## Problem details:
Write out the data again in full, exactly as it reads.

## Source excerpt:
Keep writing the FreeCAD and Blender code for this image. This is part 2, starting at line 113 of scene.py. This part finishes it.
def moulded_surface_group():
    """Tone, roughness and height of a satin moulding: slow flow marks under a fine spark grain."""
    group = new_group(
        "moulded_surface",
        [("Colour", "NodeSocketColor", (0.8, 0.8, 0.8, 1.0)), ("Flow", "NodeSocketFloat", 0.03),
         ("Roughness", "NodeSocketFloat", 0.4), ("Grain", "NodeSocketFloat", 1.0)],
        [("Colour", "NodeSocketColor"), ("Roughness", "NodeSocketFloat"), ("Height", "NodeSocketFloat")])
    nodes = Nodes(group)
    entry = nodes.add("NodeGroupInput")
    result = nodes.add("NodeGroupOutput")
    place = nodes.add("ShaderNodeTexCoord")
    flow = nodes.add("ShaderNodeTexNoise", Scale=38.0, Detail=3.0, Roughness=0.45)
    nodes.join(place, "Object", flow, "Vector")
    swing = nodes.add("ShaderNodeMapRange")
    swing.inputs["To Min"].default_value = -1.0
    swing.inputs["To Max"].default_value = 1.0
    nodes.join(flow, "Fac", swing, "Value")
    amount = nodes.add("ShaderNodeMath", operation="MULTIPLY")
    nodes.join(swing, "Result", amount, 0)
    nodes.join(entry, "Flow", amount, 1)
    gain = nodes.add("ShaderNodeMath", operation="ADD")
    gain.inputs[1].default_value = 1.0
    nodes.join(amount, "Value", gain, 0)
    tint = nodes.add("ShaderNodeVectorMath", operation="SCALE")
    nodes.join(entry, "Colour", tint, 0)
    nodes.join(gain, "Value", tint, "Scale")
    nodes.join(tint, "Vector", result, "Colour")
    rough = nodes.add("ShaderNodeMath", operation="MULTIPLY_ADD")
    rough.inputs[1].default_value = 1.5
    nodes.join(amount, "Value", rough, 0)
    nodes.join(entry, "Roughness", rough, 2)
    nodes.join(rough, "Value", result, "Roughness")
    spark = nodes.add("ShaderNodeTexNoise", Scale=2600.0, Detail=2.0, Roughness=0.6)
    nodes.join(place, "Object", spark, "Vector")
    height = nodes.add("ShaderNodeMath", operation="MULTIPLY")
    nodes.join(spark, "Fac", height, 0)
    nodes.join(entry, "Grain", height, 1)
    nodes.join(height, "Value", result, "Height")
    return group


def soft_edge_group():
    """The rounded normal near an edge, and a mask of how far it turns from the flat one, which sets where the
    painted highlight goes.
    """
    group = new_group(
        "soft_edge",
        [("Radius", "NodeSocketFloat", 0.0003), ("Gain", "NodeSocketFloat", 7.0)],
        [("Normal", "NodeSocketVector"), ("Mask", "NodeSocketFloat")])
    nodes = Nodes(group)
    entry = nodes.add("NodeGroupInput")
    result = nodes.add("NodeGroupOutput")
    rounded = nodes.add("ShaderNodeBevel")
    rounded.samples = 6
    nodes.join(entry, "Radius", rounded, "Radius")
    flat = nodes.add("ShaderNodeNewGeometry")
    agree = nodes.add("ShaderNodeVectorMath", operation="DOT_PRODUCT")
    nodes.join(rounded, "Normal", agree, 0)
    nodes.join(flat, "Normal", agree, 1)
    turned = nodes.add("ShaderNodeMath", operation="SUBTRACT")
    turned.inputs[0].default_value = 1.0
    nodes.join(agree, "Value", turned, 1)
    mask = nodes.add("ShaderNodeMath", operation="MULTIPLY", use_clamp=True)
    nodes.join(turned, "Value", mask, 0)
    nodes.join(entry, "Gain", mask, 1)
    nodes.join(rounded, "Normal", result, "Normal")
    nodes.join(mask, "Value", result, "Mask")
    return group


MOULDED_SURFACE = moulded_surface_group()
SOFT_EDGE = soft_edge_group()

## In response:
Keep writing the FreeCAD and Blender code for this image. This is part 2, starting at line 113 of scene.py. This part finishes it.
def moulded_surface_group():
    """Tone, roughness and height of a satin moulding: slow flow marks under a fine spark grain."""
    group = new_group(
        "moulded_surface",
        [("Colour", "NodeSocketColor", (0.8, 0.8, 0.8, 1.0)), ("Flow", "NodeSocketFloat", 0.03),
         ("Roughness", "NodeSocketFloat", 0.4), ("Grain", "NodeSocketFloat", 1.0)],
        [("Colour", "NodeSocketColor"), ("Roughness", "NodeSocketFloat"), ("Height", "NodeSocketFloat")])
    nodes = Nodes(group)
    entry = nodes.add("NodeGroupInput")
    result = nodes.add("NodeGroupOutput")
    place = nodes.add("ShaderNodeTexCoord")
    flow = nodes.add("ShaderNodeTexNoise", Scale=38.0, Detail=3.0, Roughness=0.45)
    nodes.join(place, "Object", flow, "Vector")
    swing = nodes.add("ShaderNodeMapRange")
    swing.inputs["To Min"].default_value = -1.0
    swing.inputs["To Max"].default_value = 1.0
    nodes.join(flow, "Fac", swing, "Value")
    amount = nodes.add("ShaderNodeMath", operation="MULTIPLY")
    nodes.join(swing, "Result", amount, 0)
    nodes.join(entry, "Flow", amount, 1)
    gain = nodes.add("ShaderNodeMath", operation="ADD")
    gain.inputs[1].default_value = 1.0
    nodes.join(amount, "Value", gain, 0)
    tint = nodes.add("ShaderNodeVectorMath", operation="SCALE")
    nodes.join(entry, "Colour", tint, 0)
    nodes.join(gain, "Value", tint, "Scale")
    nodes.join(tint, "Vector", result, "Colour")
    rough = nodes.add("ShaderNodeMath", operation="MULTIPLY_ADD")
    rough.inputs[1].default_value = 1.5
    nodes.join(amount, "Value", rough, 0)
    nodes.join(entry, "Roughness", rough, 2)
    nodes.join(rough, "Value", result, "Roughness")
    spark = nodes.add("ShaderNodeTexNoise", Scale=2600.0, Detail=2.0, Roughness=0.6)
    nodes.join(place, "Object", spark, "Vector")
    height = nodes.add("ShaderNodeMath", operation="MULTIPLY")
    nodes.join(spark, "Fac", height, 0)
    nodes.join(entry, "Grain", height, 1)
    nodes.join(height, "Value", result, "Height")
    return group


def soft_edge_group():
    """The rounded normal near an edge, and a mask of how far it turns from the flat one, which sets where the
    painted highlight goes.
    """
    group = new_group(
        "soft_edge",
        [("Radius", "NodeSocketFloat", 0.0003), ("Gain", "NodeSocketFloat", 7.0)],
        [("Normal", "NodeSocketVector"), ("Mask", "NodeSocketFloat")])
    nodes = Nodes(group)
    entry = nodes.add("NodeGroupInput")
    result = nodes.add("NodeGroupOutput")
    rounded = nodes.add("ShaderNodeBevel")
    rounded.samples = 6
    nodes.join(entry, "Radius", rounded, "Radius")
    flat = nodes.add("ShaderNodeNewGeometry")
    agree = nodes.add("ShaderNodeVectorMath", operation="DOT_PRODUCT")
    nodes.join(rounded, "Normal", agree, 0)
    nodes.join(flat, "Normal", agree, 1)
    turned = nodes.add("ShaderNodeMath", operation="SUBTRACT")
    turned.inputs[0].default_value = 1.0
    nodes.join(agree, "Value", turned, 1)
    mask = nodes.add("ShaderNodeMath", operation="MULTIPLY", use_clamp=True)
    nodes.join(turned, "Value", mask, 0)
    nodes.join(entry, "Gain", mask, 1)
    nodes.join(rounded, "Normal", result, "Normal")
    nodes.join(mask, "Value", result, "Mask")
    return group


MOULDED_SURFACE = moulded_surface_group()
SOFT_EDGE = soft_edge_group()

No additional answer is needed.